Fastpacking lives in that space where freedom meets exposure. You’re moving fast and light, which is exhilarating, but you also carry fewer backups and redundancies. That requires solid decision-making and mental preparation.

Use your training not only to build fitness but to rehearse safe habits:

  • Navigation practice: Train with map, compass, or GPS devices on familiar trails first. Check your position regularly, even when you think you “know” the route.
  • Weather awareness: Make a habit of checking forecasts, reading the sky, and carrying just enough extra insulation and protection.
  • Self-sufficiency drills: On some training outings, simulate small problems. Pretend you’re delayed and need to layer up early. Practice filtering water from marginal sources.
  • Mindset work: Expect discomfort. View fatigue, sore feet, or bad weather as puzzles to solve rather than reasons to quit.

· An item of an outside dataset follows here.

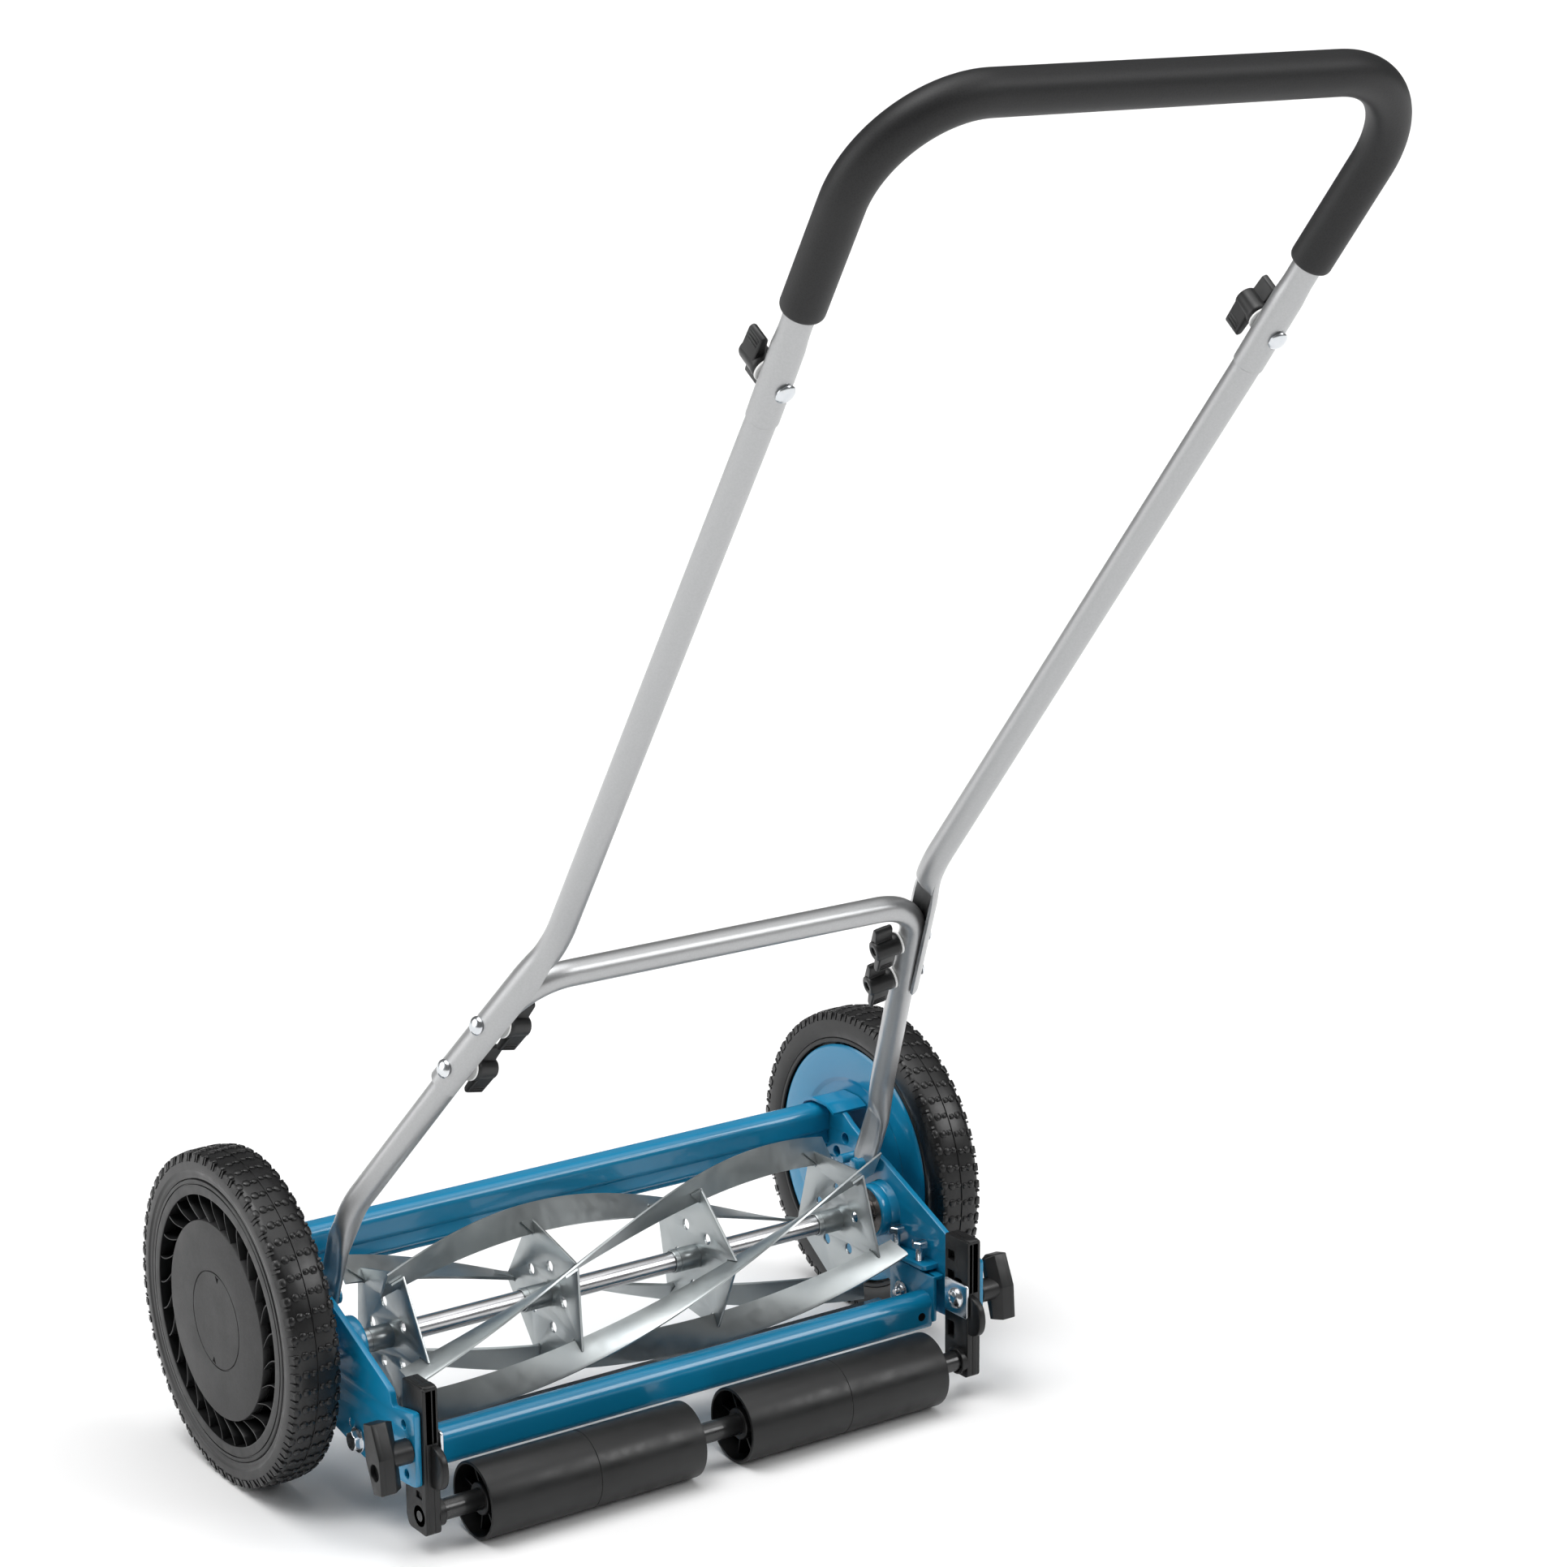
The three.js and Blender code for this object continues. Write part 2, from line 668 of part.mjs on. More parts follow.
function bedBar() {
  const line = [
    [-106, 41.5],
    [-147, 41.5],
    [-151, 45],
    [-151.5, 60],
    [-149.5, 65.5],
    [-144.5, 68],
    [-139, 67],
    [-137, 63],
    [-136.5, 54],
  ];
  const ends = new THREE.Shape();
  ends.moveTo(-154, 47);
  ends.lineTo(-98, 47);
  ends.lineTo(-98, BED_END_TOP - 6);
  ends.quadraticCurveTo(-98, BED_END_TOP, -104, BED_END_TOP);
  ends.lineTo(-154, BED_END_TOP);
  const pieces = [];
  for (const sign of [1, -1]) {
    const [low, high] = [sign * BED_END_IN, sign * BED_END_OUT].sort((a, b) => a - b);
    pieces.push(plate(ends, low, high));
    const [from, to] = [sign * BED_END_IN, sign * (PLATE_IN - 1.2)].sort((a, b) => a - b);
    pieces.push(box([from, -154, BED_END_TOP - 3], [to, -96, BED_END_TOP]));
  }
  const channel = plate(sheetOutline(line, 3), -BED_END_IN - 1, BED_END_IN + 1);
  const pivots = [-233.5, 233.5].map((x) => rod(4.3, x - 6, x + 6, BED_PIVOT.y, BED_PIVOT.z));
  const rivetHoles = RIVETS.map((x) =>
    new THREE.CylinderGeometry(3.4, 3.4, 12, 8).rotateX(Math.PI / 2).translate(x, RIVET_Y, 41.5),
  );
  return cut(joined(channel, ...pieces), ...pivots, ...rivetHoles);
}

function bedKnife() {
  const { front, back, low, high, half } = KNIFE;
  const corners = [[back, low], [front + 4, low], [front, high - 1.2], [front, high], [back, high]];
  const outline = shapeOf(corners);
  const rivets = RIVETS.flatMap((x) => [
    new THREE.CylinderGeometry(3, 3, 6, 8).rotateX(Math.PI / 2).translate(x, RIVET_Y, 41.5),
    new THREE.CylinderGeometry(5.5, 4, 2, 8).rotateX(Math.PI / 2).translate(x, RIVET_Y, 38.6),
  ]);
  return joined(plate(outline, -half, half), ...rivets);
}

function chassisPieces(side) {
  return [
    mesh(`side_plate_${side}`, sidePlate(), "blue"),
    mesh(`reel_bearing_${side}`, reelBearing(), "steel"),
    placed(mesh(`bed_pivot_bolt_${side}`, bedPivotBolt(), "zinc"), 0, BED_PIVOT.y, BED_PIVOT.z),
    ...ADJUSTERS.map(({ place, y, head }) =>
      placed(mesh(`adjuster_${place}_${side}`, adjuster(head), "zinc"), ADJUSTER_X, y, 0),
    ),
  ];
}

// ---------------------------------------------------------------- roller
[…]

A calm, prepared mind lets you make smart choices when you’re tired, far from the trailhead, and a storm is building on the horizon.

Progression, Tapering, and Testing Your Fastpacking Readiness

As your target fastpacking trip approaches, you should gradually shift from building fitness to sharpening and testing your systems. Volume tapers slightly. Specificity increases.

Three to four weeks out, plan one or two “dress rehearsal” outings:

  • Use your full fastpacking kit, including sleep system and stove (if you carry one).
  • Cover a distance and elevation profile similar to a typical day of your planned trip.
  • Test your full nutrition and hydration plan.
  • Note what worked, what failed, and what needs tweaking.

In the final week before your objective, reduce volume by 30–50 percent. Maintain a bit of intensity with short runs and a few hills, but avoid long, draining efforts. Let your body absorb the training. Use the extra time to refine gear, check logistics, and mentally walk through your route.

When training, gear, and mindset all line up, fastpacking becomes something special. You move through wild places with an efficiency that feels almost unfair, yet still grounded in respect for the terrain and your own limits. With a thoughtful, specific approach to training, that feeling is within reach.